* **WHAT THE EXERCISE ASKS**: Below are the entries; state how many of their lines contain the string "points", and nothing more.

* **RECORDS TO PROCESS**:
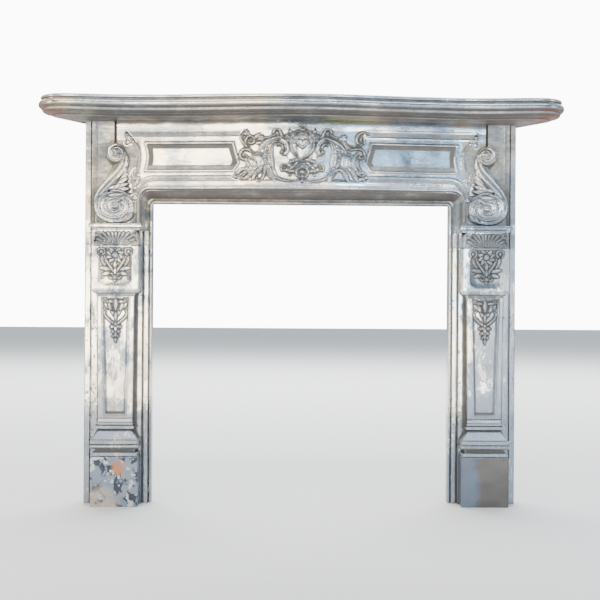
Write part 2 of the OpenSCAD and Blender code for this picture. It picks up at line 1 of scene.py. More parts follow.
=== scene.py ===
"""Cast-iron rococo fireplace surround: finished meshes, burnished iron, studio light and camera.

Lengths in the shape functions are millimetres: x across, d forward of the wall, z up from the floor.
"""

import json
import math

import bpy
import numpy as np
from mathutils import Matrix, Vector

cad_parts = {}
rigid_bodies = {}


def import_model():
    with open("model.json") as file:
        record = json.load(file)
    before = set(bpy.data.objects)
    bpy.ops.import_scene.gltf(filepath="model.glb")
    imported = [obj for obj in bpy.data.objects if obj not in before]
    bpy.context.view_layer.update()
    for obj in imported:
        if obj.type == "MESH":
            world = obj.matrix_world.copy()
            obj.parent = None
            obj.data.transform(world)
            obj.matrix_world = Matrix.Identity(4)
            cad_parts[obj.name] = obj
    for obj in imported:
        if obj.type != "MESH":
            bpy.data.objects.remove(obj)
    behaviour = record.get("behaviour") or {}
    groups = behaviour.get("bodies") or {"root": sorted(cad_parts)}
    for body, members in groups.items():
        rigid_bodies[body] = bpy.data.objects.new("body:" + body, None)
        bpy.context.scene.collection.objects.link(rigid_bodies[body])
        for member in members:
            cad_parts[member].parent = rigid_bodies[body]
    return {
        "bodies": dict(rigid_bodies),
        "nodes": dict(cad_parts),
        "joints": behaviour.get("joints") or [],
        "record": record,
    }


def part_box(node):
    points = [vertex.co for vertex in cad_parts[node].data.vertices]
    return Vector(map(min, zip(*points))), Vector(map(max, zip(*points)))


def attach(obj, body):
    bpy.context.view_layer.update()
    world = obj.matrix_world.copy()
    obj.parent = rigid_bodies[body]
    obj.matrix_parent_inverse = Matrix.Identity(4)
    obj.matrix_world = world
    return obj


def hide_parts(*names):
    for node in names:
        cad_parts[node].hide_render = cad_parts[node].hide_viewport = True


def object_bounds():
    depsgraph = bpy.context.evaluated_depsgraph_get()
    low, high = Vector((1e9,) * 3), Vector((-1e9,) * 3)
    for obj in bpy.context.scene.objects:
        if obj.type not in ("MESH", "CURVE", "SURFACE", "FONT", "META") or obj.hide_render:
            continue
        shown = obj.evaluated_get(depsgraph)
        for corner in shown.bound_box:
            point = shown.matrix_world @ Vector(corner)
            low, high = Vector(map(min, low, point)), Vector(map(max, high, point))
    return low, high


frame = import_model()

cad_lo, cad_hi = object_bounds()
MM = 0.001
rng = np.random.default_rng(7)

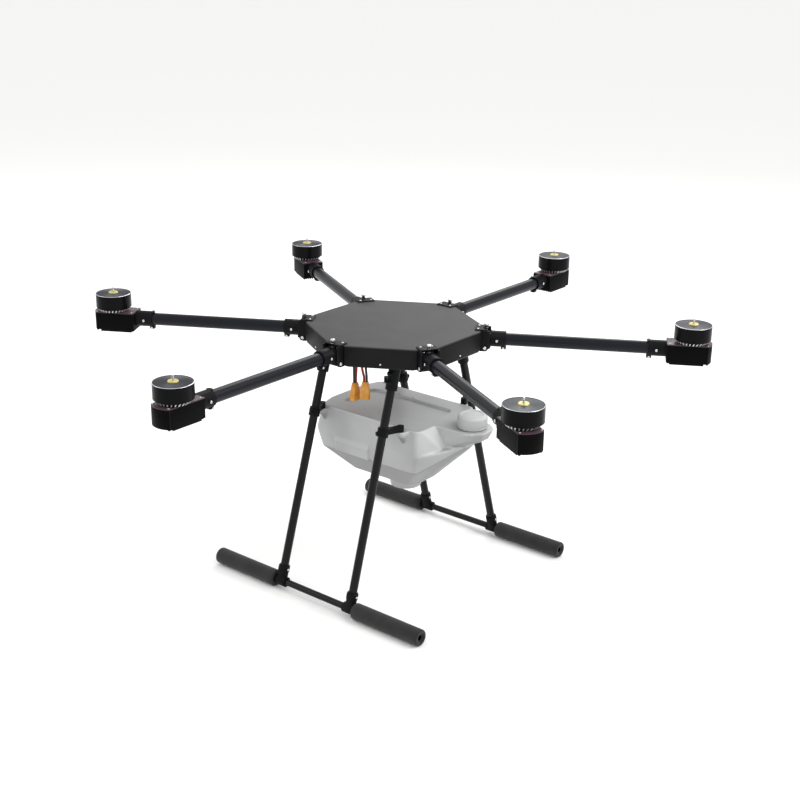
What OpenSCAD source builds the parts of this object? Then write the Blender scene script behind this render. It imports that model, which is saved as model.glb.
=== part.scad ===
// Six-arm agricultural spray drone: folding arms with motors, a landing gear on
// two foam-padded skids and a ten litre liquid tank slung under the hub.
// +X is the front, +Z is up, the ground is z = 0 and the hub centre is above the origin.

/* [Overall] */
// Distance between opposite motor shafts
wheelbase = 1400; // [1100:10:1700]
// Height of the arm tubes' centre line above the ground
arm_z = 605.5; // [560:0.5:700]

/* [Hub] */
// Hub cover across its flats
cover_flats = 394; // [385:1:410]
// Distance from the hub centre to each cut-off corner of the cover
corner_cut = 211; // [208:0.5:212]
// Top of the cover above the arm centre line
cover_rise = 23.5; // [22:0.5:30]
// Bottom edge of the cover below the arm centre line
cover_drop = 23; // [22:0.5:26]
// Sheet thickness of the cover
cover_wall = 1.5; // [1:0.1:2.5]
// Bevel along the cover's top edges
cover_bevel = 2.5; // [1:0.5:5]
// Thickness of the carbon floor plate
floor_t = 3; // [2:0.5:5]

/* [Arms] */
// Outside diameter of an arm tube
arm_d = 30; // [26:1:31]
// Wall of an arm tube
arm_wall = 1.5; // [1:0.1:3]
// Distance from the hub centre to an arm's fold pivot
pivot_r = 220; // [218:0.5:222]
// Fold pivot below the arm centre line
pivot_drop = 18.5; // [17:0.5:20]
// Diameter of the fold pivot screw
pivot_d = 6; // [4:0.5:7]
// Outside diameter of the clamps round an arm tube
collar_d = 38; // [35:0.5:40]
// Length of the clamp at the root of an arm
root_collar = 36; // [28:1:50]
// Length of the clamp at the motor end of an arm
pod_collar = 42; // [25:1:60]
// Gap between the fork cheeks that hold an arm's root
fork_gap = 37; // [36:0.5:40]
// Thickness of a fork cheek
cheek_t = 4.5; // [3:0.5:6]
// Diameter of the latch bolt that locks an arm
latch_d = 6; // [4:0.5:7]
// Height of the latch bolt's head above the arm centre line
latch_rise = 37; // [34:0.5:42]

/* [Motors] */
// Diameter of a motor bell
bell_d = 85.6; // [76:0.2:95]
// Height of a motor bell
bell_h = 34.5; // [30:0.5:45]
// Top of a motor bell above the arm centre line
bell_rise = 61.5; // [58:0.5:75]
// Diameter of a motor shaft
shaft_d = 8; // [6:0.5:10]
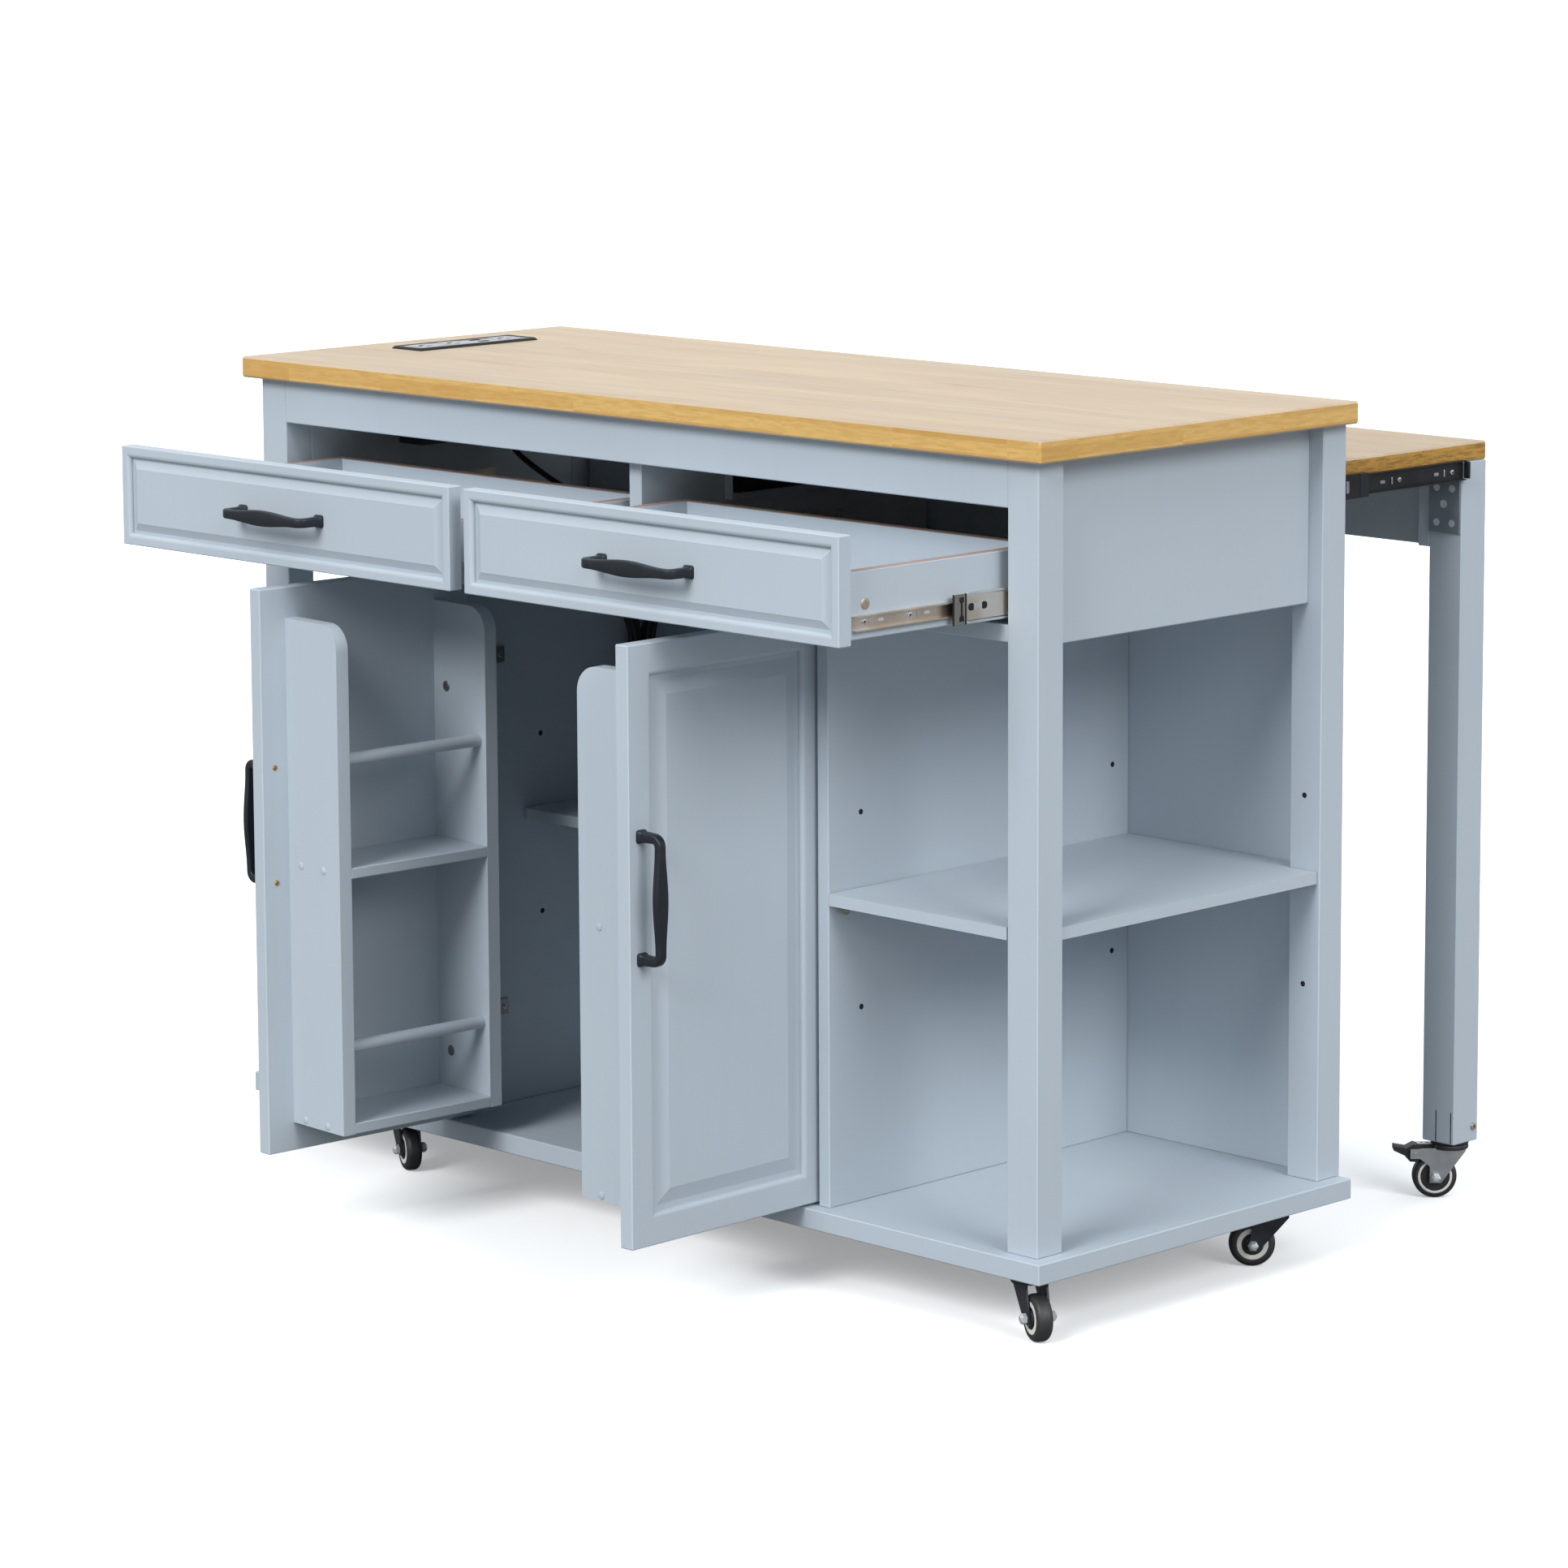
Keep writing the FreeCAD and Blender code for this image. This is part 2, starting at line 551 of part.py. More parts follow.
def door(hand):
    panel = moved(raised_panel("door_wide", "door_high", "door_margin", "door_mould",
                               "door_bevel"),
                  mirrored(("-door_free", "pivot_in"), hand)[0], "-pivot_back", "door_low")
    for level in HINGE_LEVELS:
        panel = less(panel, hinge_knuckle(hand, level, "0"),
                     hinge_lugs(hand, level, "door_inner + cup_flange"),
                     cup_space(hand, level, "cup_deep", "cup_deep"))
    return panel


def hinge_cups(hand):
    for level in HINGE_LEVELS:
        cup = less(joined(cup_space(hand, level, "cup_deep", "0"),
                          hinge_lugs(hand, level, "lug_half")),
                   hinge_knuckle(hand, level, "0"))
        flange = block(mirrored(("-rack_hinge + barrel_gap", "-notch_half - cup_flange"), hand),
                       ("door_inner", "door_inner + cup_flange"),
                       (f"{level} - cup_across / 2 - cup_deep",
                        f"{level} + cup_across / 2 + cup_deep"))
        pin = rod("0", "0", f"{level} - notch_high * 2 / 3", "hinge_pin", "notch_high * 4 / 3")
        yield joined(cup, flange, pin)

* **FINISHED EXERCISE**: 2